→ **INSTRUCTIONS TO FOLLOW**:
Write the material out again in full, exactly.
# Start of PROVIDED MATERIAL
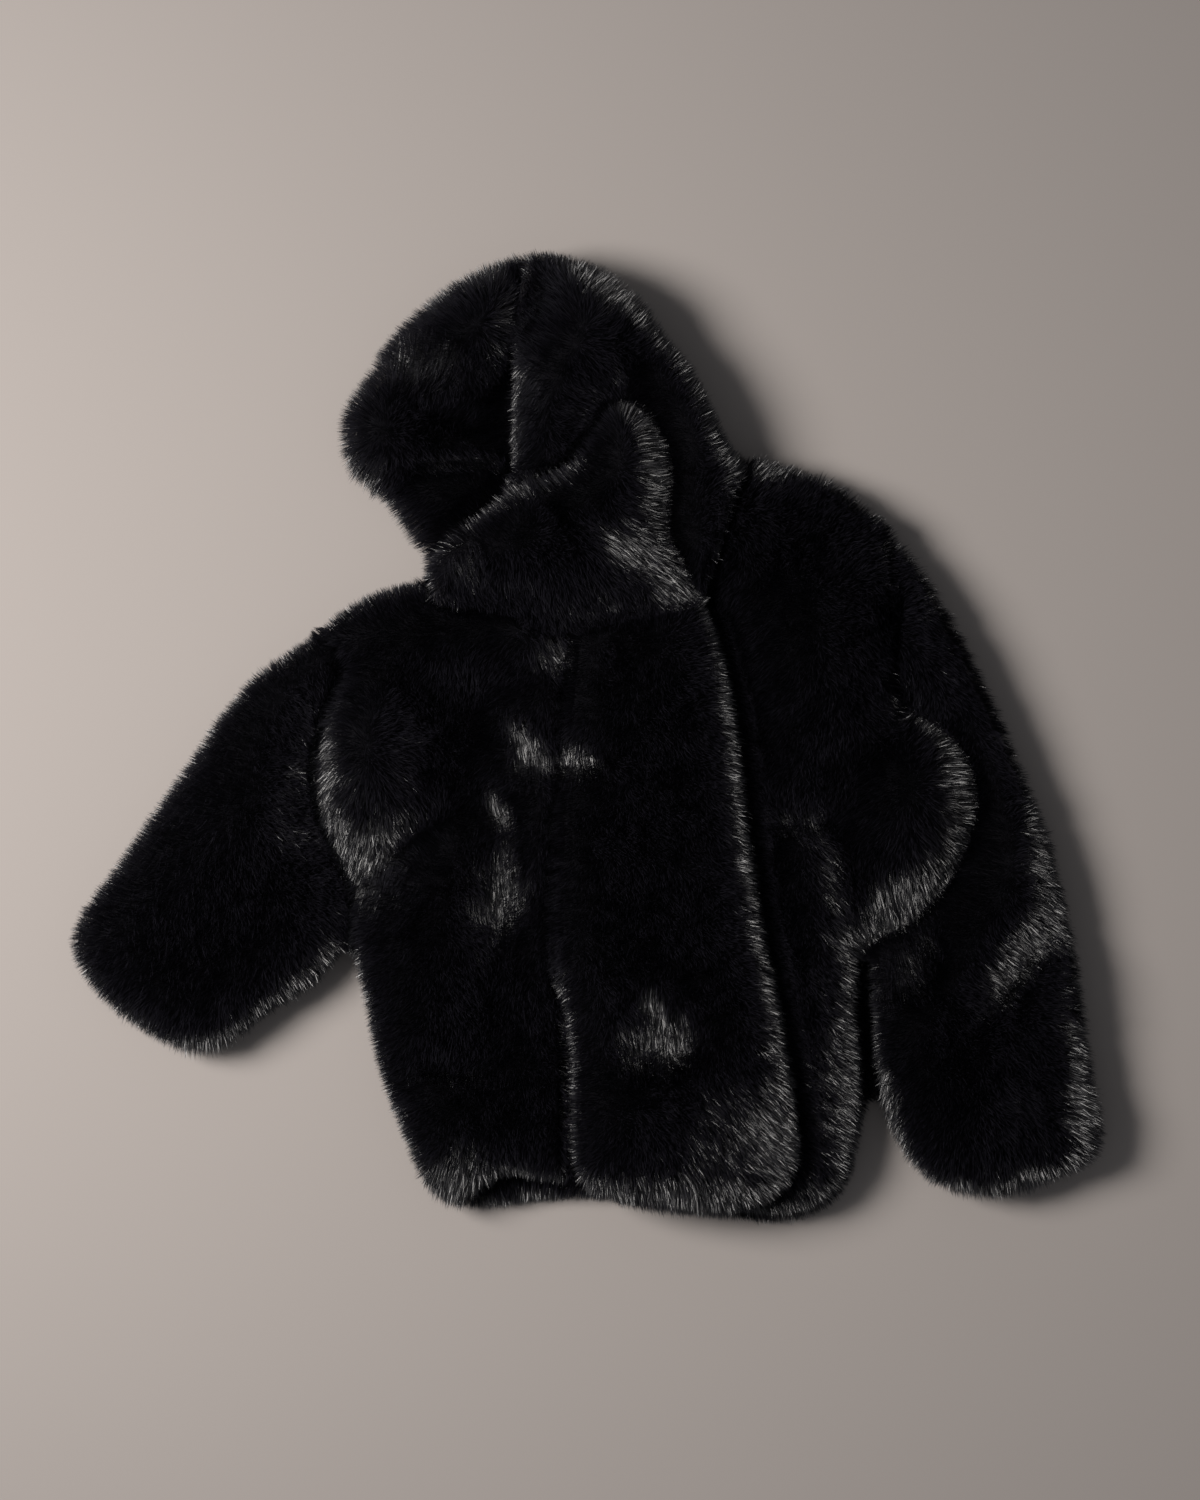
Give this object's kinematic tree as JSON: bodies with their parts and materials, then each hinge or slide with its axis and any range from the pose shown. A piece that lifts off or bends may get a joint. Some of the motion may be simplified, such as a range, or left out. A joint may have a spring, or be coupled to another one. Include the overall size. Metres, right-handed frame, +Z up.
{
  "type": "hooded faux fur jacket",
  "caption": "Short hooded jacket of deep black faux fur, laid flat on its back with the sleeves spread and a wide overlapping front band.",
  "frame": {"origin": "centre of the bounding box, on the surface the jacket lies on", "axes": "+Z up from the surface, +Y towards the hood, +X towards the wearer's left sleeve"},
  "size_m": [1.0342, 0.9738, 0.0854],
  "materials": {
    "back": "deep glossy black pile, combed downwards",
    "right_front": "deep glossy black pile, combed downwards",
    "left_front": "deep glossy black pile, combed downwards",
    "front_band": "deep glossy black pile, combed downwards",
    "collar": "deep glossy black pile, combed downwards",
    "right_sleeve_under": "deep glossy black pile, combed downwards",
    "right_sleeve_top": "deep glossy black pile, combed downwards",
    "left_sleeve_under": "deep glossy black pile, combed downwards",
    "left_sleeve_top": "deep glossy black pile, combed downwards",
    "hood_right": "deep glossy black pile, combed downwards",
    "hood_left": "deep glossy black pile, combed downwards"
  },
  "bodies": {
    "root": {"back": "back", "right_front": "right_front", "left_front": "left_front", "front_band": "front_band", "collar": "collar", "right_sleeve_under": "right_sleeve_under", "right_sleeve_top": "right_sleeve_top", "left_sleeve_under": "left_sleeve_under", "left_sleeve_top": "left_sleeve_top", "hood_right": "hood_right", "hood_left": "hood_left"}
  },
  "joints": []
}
# End of PROVIDED MATERIAL
→ **TASK SOLUTION**:
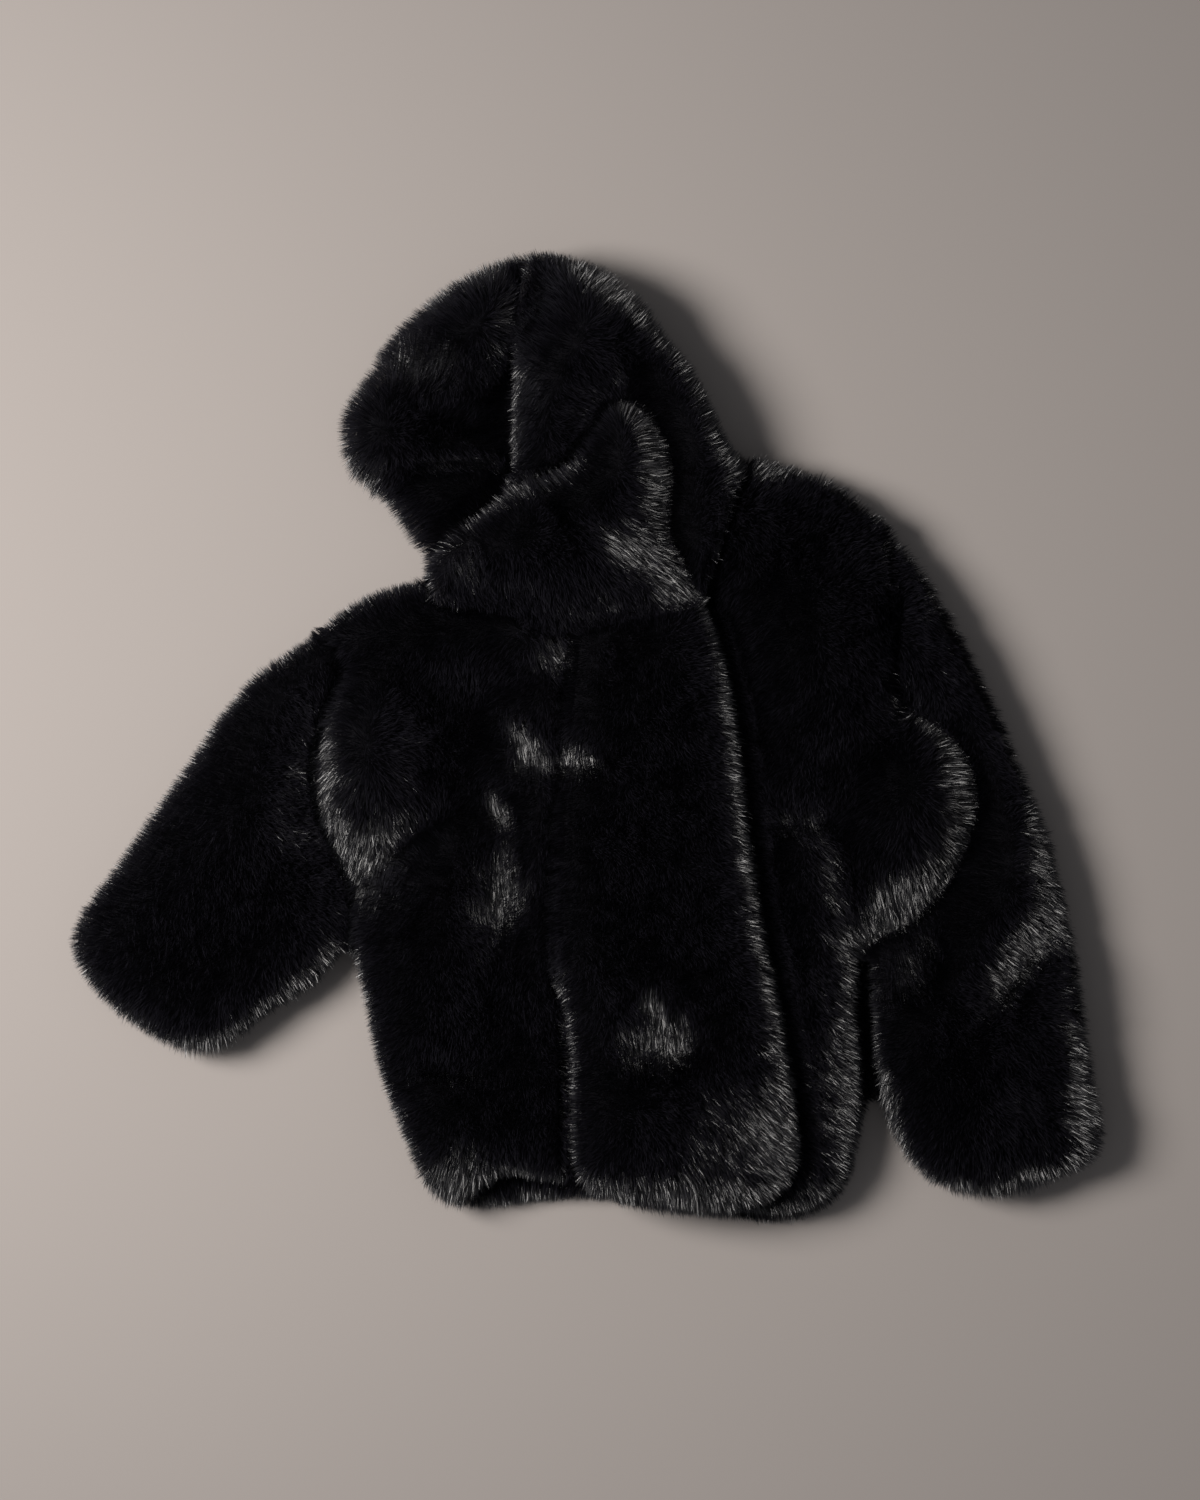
Give this object's kinematic tree as JSON: bodies with their parts and materials, then each hinge or slide with its axis and any range from the pose shown. A piece that lifts off or bends may get a joint. Some of the motion may be simplified, such as a range, or left out. A joint may have a spring, or be coupled to another one. Include the overall size. Metres, right-handed frame, +Z up.
{
  "type": "hooded faux fur jacket",
  "caption": "Short hooded jacket of deep black faux fur, laid flat on its back with the sleeves spread and a wide overlapping front band.",
  "frame": {"origin": "centre of the bounding box, on the surface the jacket lies on", "axes": "+Z up from the surface, +Y towards the hood, +X towards the wearer's left sleeve"},
  "size_m": [1.0342, 0.9738, 0.0854],
  "materials": {
    "back": "deep glossy black pile, combed downwards",
    "right_front": "deep glossy black pile, combed downwards",
    "left_front": "deep glossy black pile, combed downwards",
    "front_band": "deep glossy black pile, combed downwards",
    "collar": "deep glossy black pile, combed downwards",
    "right_sleeve_under": "deep glossy black pile, combed downwards",
    "right_sleeve_top": "deep glossy black pile, combed downwards",
    "left_sleeve_under": "deep glossy black pile, combed downwards",
    "left_sleeve_top": "deep glossy black pile, combed downwards",
    "hood_right": "deep glossy black pile, combed downwards",
    "hood_left": "deep glossy black pile, combed downwards"
  },
  "bodies": {
    "root": {"back": "back", "right_front": "right_front", "left_front": "left_front", "front_band": "front_band", "collar": "collar", "right_sleeve_under": "right_sleeve_under", "right_sleeve_top": "right_sleeve_top", "left_sleeve_under": "left_sleeve_under", "left_sleeve_top": "left_sleeve_top", "hood_right": "hood_right", "hood_left": "hood_left"}
  },
  "joints": []
}